2月14日に江陵オーバルで行なわれた、スピードスケート女子1000m。2位に終わった小平奈緒(相沢病院)の表情は穏やかだった。

「今日はとにかく順位やタイムよりも、目の前にあるきれいなリンクを自分のものにしようと思って、そこだけに集中して……、自分らしいレースが最後までできたと思う」


1000mで銀メダルを獲得した小平奈緒(右)と、これでふたつ目のメダルとなった高木美帆(左)

 こう話す小平の記録は1分13秒82。彼女が今季のW杯ヘレンベーン大会(オランダ)で出した1分13秒99の低地自己最高記録を上回っただけでなく、ブリタニー・ボウ(アメリカ)が2015年にアメリカのミルウォーキーで出した、これまでの低地世界最高記録1分13秒81に0秒01まで迫る素晴らしい記録だった。

 だが、優勝したヨリン・テルモルス(オランダ)は、それを上回る1分13秒56という記録を出した。

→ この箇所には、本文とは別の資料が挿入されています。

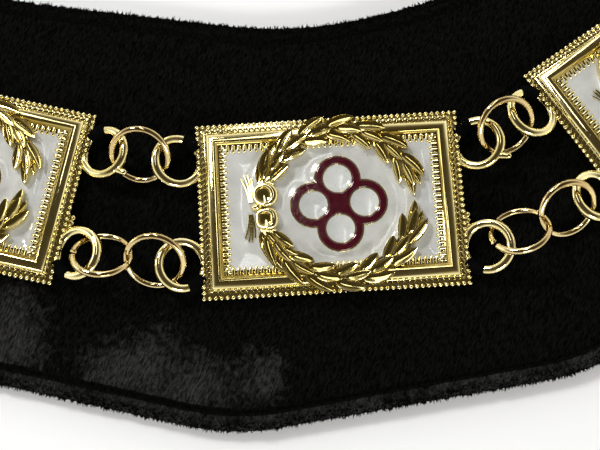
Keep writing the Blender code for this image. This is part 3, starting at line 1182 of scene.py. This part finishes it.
def velvet_look(name):
    look = Look(name, (0.006, 0.006, 0.007), 0.0, 0.9)
    look.set("Sheen Weight", 0.006)
    look.set("Sheen Roughness", 0.30)
    look.set("Sheen Tint", (0.85, 0.85, 0.85, 1.0))
    look.set("Specular IOR Level", 0.0)
    # Base colour from the painted sheen and shade on the velvet: lighter where the pile is pressed
    # flat and on the rolled rim, darker in the stitch channels
    sheen_shade_node = look.nodes.new("ShaderNodeAttribute")
    sheen_shade_node.attribute_name = "painted_sheen_shade"
    tufts = look.spread(look.noise(420.0, 6.0, 1.0), -0.45, 0.45)
    sheen_shade_tone = look.ramp(
        look.total(sheen_shade_node.outputs["Fac"], tufts),
        ((0.10, (0.0036, 0.0036, 0.0034)), (0.45, (0.010, 0.010, 0.010)),
         (0.95, (0.021, 0.021, 0.021))))
    grain = look.ramp(
        look.noise(2600.0, 4.0, 0.4, 4.0), ((0.36, (0.30, 0.30, 0.30)), (0.64, (1.55, 1.55, 1.55))))
    nap = look.bump(look.noise(900.0, 6.0, 1.0, 2.5), 0.35, 0.0008)
    return look.feed_shader(
        look.product(sheen_shade_tone, grain),
        look.spread(look.noise(240.0), 0.80, 1.0),
        look.bump(look.noise(2600.0, 4.0, 1.0), 0.6, 0.0004, nap))


def thread_look():
    look = Look("black thread", (0.003, 0.003, 0.003), 0.0, 0.8)
    look.set("Specular IOR Level", 0.03)
    tone = look.ramp(
        look.noise(900.0), ((0.3, (0.0005, 0.0006, 0.0006)), (0.7, (0.0022, 0.0024, 0.0024))))
    return look.feed_shader(
        tone,
        look.spread(look.noise(1200.0), 0.65, 0.9),
        look.bump(look.noise(4000.0), 0.6, 0.0002))


def floor_look():
    look = Look("pale floor", (0.86, 0.86, 0.87), 0.0, 0.6)
    tone = look.ramp(look.noise(6.0), ((0.3, (0.925, 0.935, 0.955)), (0.7, (0.95, 0.96, 0.98))))
    look.join(tone, look.shader.inputs["Base Color"])
    return look.material


# Putting the object together


def build_object():
    """Makes every piece and returns the placement of the plaque that the camera looks at."""
    headings, ends, starts = arm_route()
    outer_line = rounded(edge_corners(headings, ends, True), OUTER_CORNER_RADIUS, 4)
    middle = (min(p.y for p in outer_line) + max(p.y for p in outer_line)) / 2
    centring = Vector((0.0, -middle, 0.0))

    gilt = gilt_look("gilt casting", (0.74, 0.63, 0.24), (0.90, 0.80, 0.38), 0.35)
    ring_gilt = gilt_look("gilt wire", (0.54, 0.40, 0.16), (0.78, 0.64, 0.29), 0.15)
    velvet = velvet_look("black velvet")
    thread = thread_look()

    plaque = gilt_plaque()
    plaque.materials.append(gilt)
    field = white_field()
    field.materials.append(white_look())
    badge = emblem(wine_look(), gilt)
    kinds = (
        ("plaque", plaque, "gilt_casting"),
        ("white_field", field, "white_enamel"),
        ("emblem", badge, "wine_enamel"),
    )
    stations = [("front", Vector(), 0.0, False)]
    for number, (angle, start) in enumerate(zip(headings[1:], starts), start=1):
        place = start + PLAQUE_PITCH / 2 * heading(angle)
        stations.append((f"right_{number}", place, angle, False))
        stations.append((f"left_{number}", other_arm(place), -angle, True))
    wraps = Shape()
    for kind, mesh, slot in kinds:
        left_mesh = mirrored(mesh)
        for name, place, angle, left in stations:
            matrix = standing(place + centring, angle)
            dress(kind, name, left_mesh if left else mesh, matrix)
    for name, place, angle, left in stations:
        thread_wraps(wraps, standing(place + centring, angle))
    ties = wraps.mesh("thread_ties")
    ties.materials.append(thread)
    piece("thread_ties", ties, Matrix.Identity(4), [])

    single = ring_mesh("inner_ring", ((0.0, 1, -40.0, 0.6),))
    pair = ring_mesh(
        "outer_rings", ((-PAIR_SPACING / 2, -1, 187.0, 12.0), (PAIR_SPACING / 2, 1, -40.0, 0.6)))
    for mesh in (single, pair):
        mesh.materials.append(ring_gilt)
    pair_left = mirrored(pair)
    for number, rows in enumerate(loop_rows(headings, ends, starts), start=1):
        links = (("inner_link", single, single), ("outer_links", pair, pair_left))
        for (kind, mesh, left_mesh), (place, angle) in zip(links, rows):
            matrix = standing(place + centring, angle)
            if number == len(ends):
                dress(kind, "back", mesh, matrix)
                continue
            dress(kind, f"right_{number}", mesh, matrix)
            matrix = standing(other_arm(place) + centring, -angle)
            dress(kind, f"left_{number}", left_mesh, matrix)

    pairs = collar_lines(headings, ends, centring)
    collar_mesh = velvet_shape(pairs).mesh("velvet_pad", 80.0)
    seen = next(row for row in stations if row[0] == SEEN_PLAQUE)
    seen_matrix = standing(seen[1] + centring, seen[2])
    mark_painted_sheen_shade(collar_mesh, len(pairs), seen_matrix)
    collar_mesh.materials.append(velvet)
    collar = piece("velvet_pad", collar_mesh, Matrix.Identity(4), ["velvet_collar"])
    seams = stitches(pairs).mesh("topstitching")
    seams.materials.append(thread)
    piece("topstitching", seams, Matrix.Identity(4), [])
    fibres = pile(pairs).mesh("velvet_edge_pile", 180.0)
    fibres.materials.append(velvet)
    piece("velvet_edge_pile", fibres, Matrix.Identity(4), [])
    return seen_matrix


# Floor, lights and camera

# The camera and the lights are placed in the frame of the plaque in view
SEEN_PLAQUE = "right_3"
CAMERA_PLACE = Vector((-0.00808, -0.05004, 0.24056))
CAMERA_RIGHT = Vector((0.9981, -0.0603, -0.0110))
CAMERA_UP = Vector((0.0613, 0.9810, 0.1843))
CAMERA_LENS = 60.0
SENSOR_WIDTH = 36.0
RIM_TOP = 0.0034
FLOOR_REACH = 6.0
LIGHTS = (
    # name, place, distance along that the aim is off, size across and up, power in watts
    ("key_light", Vector((-0.40, 0.45, 0.66)), 0.0, (0.14, 0.14), 3.5),
    ("strip_light", Vector((0.0, 0.42, 0.42)), -0.063, (0.06, 0.85), 0.75),
    ("side_light", Vector((-0.75, 0.20, 0.28)), 0.0, (0.16, 0.34), 0.5),
    ("low_light", Vector((0.15, -0.70, 0.50)), 0.0, (0.40, 0.14), 2.8),
)
# Brightness of the room by height, from straight down at 0 to overhead at 1
ROOM_TONES = (
    (0.00, (0.25, 0.24, 0.22)),
    (0.50, (1.15, 1.14, 1.11)),
    (0.62, (1.30, 1.29, 1.26)),
    (0.72, (1.05, 1.03, 0.98)),
    (0.80, (0.42, 0.39, 0.33)),
    (0.88, (0.10, 0.08, 0.05)),
    (1.00, (0.06, 0.05, 0.03)),
)


def set_stage(seen):
    """seen is the placement of the plaque that the camera looks at."""
    floor_mesh = bpy.data.meshes.new("floor")
    floor_mesh.from_pydata(
        [(x * FLOOR_REACH, y * FLOOR_REACH, 0.0) for x, y in CORNERS],
        [], [(0, 1, 2, 3)])
    floor_mesh.materials.append(floor_look())
    floor = linked("floor", floor_mesh)

    data = bpy.data.cameras.new("camera")
    data.lens = CAMERA_LENS
    data.sensor_width = SENSOR_WIDTH
    data.clip_start = 0.01
    camera = linked("camera", data)
    right = CAMERA_RIGHT.normalized()
    back = right.cross(CAMERA_UP).normalized()
    local = axes_matrix(right, back.cross(right), CAMERA_PLACE + UP * RIM_TOP)
    camera.matrix_world = seen @ local
    bpy.context.scene.camera = camera

    for name, place, shift, size, power in LIGHTS:
        light = bpy.data.lights.new(name, "AREA")
        light.shape = "RECTANGLE"
        light.size, light.size_y = size
        light.energy = power
        lamp = linked(name, light)
        level = UP.cross(place).normalized()
        place_shifted = place + Vector((shift, 0.0, 0.0))
        lamp.matrix_world = seen @ axes_matrix(
            level, place.normalized().cross(level), place_shifted)

    world = bpy.data.worlds.new("studio")
    bpy.context.scene.world = world
    world.use_nodes = True
    nodes = world.node_tree.nodes
    links = world.node_tree.links
    coordinates = nodes.new("ShaderNodeTexCoord")
    parts = nodes.new("ShaderNodeSeparateXYZ")
    height = nodes.new("ShaderNodeMapRange")
    height.inputs["From Min"].default_value = -1.0
    band = nodes.new("ShaderNodeValToRGB")
    set_stops(band.color_ramp, ROOM_TONES)
    links.new(coordinates.outputs["Generated"], parts.inputs["Vector"])
    links.new(parts.outputs["Z"], height.inputs["Value"])
    links.new(height.outputs["Result"], band.inputs["Fac"])
    links.new(band.outputs["Color"], nodes["Background"].inputs["Color"])
    nodes["Background"].inputs["Strength"].default_value = 1.0
    bpy.context.scene.view_settings.view_transform = "Standard"


set_stage(build_object())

 テルモルスはソチ五輪に続いて今回もショートトラックと”二刀流”で代表になっているが、ソチ五輪では、1500mとチームパシュートで優勝した選手。その後は500mと1000mに力を入れて、小平が総合優勝した2017年2月の世界スプリント(カナダ・カルガリー)では3位になっている。1000mでも今季は高地カルガリーで1分12秒53まで記録を伸ばしており、今大会、小平も警戒している存在だった。

 結城匡啓(まさひろ)コーチが「今回のテルモルスの組み合わせは、相手がボウで最高でしたね」と言うように、スタートからの200mは前半が強いボウに引っ張ってもらい、最終周回のバックストレートではボウを追えるという、インスタートの有利さを生かせる展開にも恵まれた。

 一方、小平はスタートからカーブに入るまで距離がないアウトレーンスタート。200m通過も前組の高木美帆(日体大助手)より0秒01遅かった。

 それを小平は「アウトスタートということもあったと思いますが、(インスタートよりも)コーナーに入るまでの加速の部分で少し短いというのがあって、そこがちょっと下手なところ。でも、アウトスタートの特徴をうまく生かしたレースはできたのではないかと思います」と話す。

 200mから600mまでのラップタイムは、全体最速の28秒88まで上げたが、ラスト400mは28秒50のテルモルスや28秒74の高木に比べると遅い29秒27。中距離に強いタイプの選手に後れをとる形となってしまった。

 結城コーチは「アウトスタートだとはいっても、去年の世界スプリントの1本目の1000mは、インスタートだったテルモルスにも0秒02差で勝っているので、そういう問題ではないと思います。ただ、最初のバックストレートでもう少し前を行く相手の後ろに隠れるような形にしていれば、たぶんそこのラップが0秒2くらいは上がったと思う」と分析する。

 小平は、今回の結果をこう振り返った。

「今回はただ、実力がなかっただけだと感じています。どの競技を見ていても、五輪は強い人が強いんだなと感じていたので……。1000mに関しては正直、世界記録(2017年12月・アメリカ・ソルトレイクシティ)を出してはいたけど、『私は強いんだろうか』と、ちょっとまだ信じられない部分があった。そのあたりが結果として出てしまったという風に思いました」

 500mに関しては、昨季から勝ち続けて絶対的な自信を持っている。だが、1000mに関しては、勝てるようになったのは今季から。スタートから全力で滑りきることができる500mとは違い、1000mではペース設定の難しさや、相手の滑りをいかに利用できるかという駆け引きも重要になってくる。

 そんな複雑さがあるなかで、スピードと持久力のバランスも難しいだけに、小平自身も「好きな種目」と口にしてはいたが、まだまだ経験が足りなかったということだろう。

「まだスケーティングが下手なのかなというのはありますね。やっぱりスケーティングがうまくいけば後半に残る体力も違ってくる」

 小平はそう言ってストイックに自身を省(かえり)みる。ただ、100%の力を出して、しっかりとメダルが獲れたという自信は大きい。

「1000mで3位以内に入ることが、500mで金メダルを獲る方程式になっているとも思う。まだチャレンジできる舞台があるので、今は何をリカバリーして次の500mにどう生かすかということに気持ちを切り替えて、しっかり準備をしていきたいと思います」と力強く言う。

 このレースでは高木も、1分13秒台に入る素晴らしい滑りで納得の銅メダルを獲得し、個人種目のメダルを1500mの銀と合わせて2個にした。これも次のチームパシュートにつながるはずだ。女子1000mは金こそ逃したが、日本勢にとっては勢いに乗れる結果になった。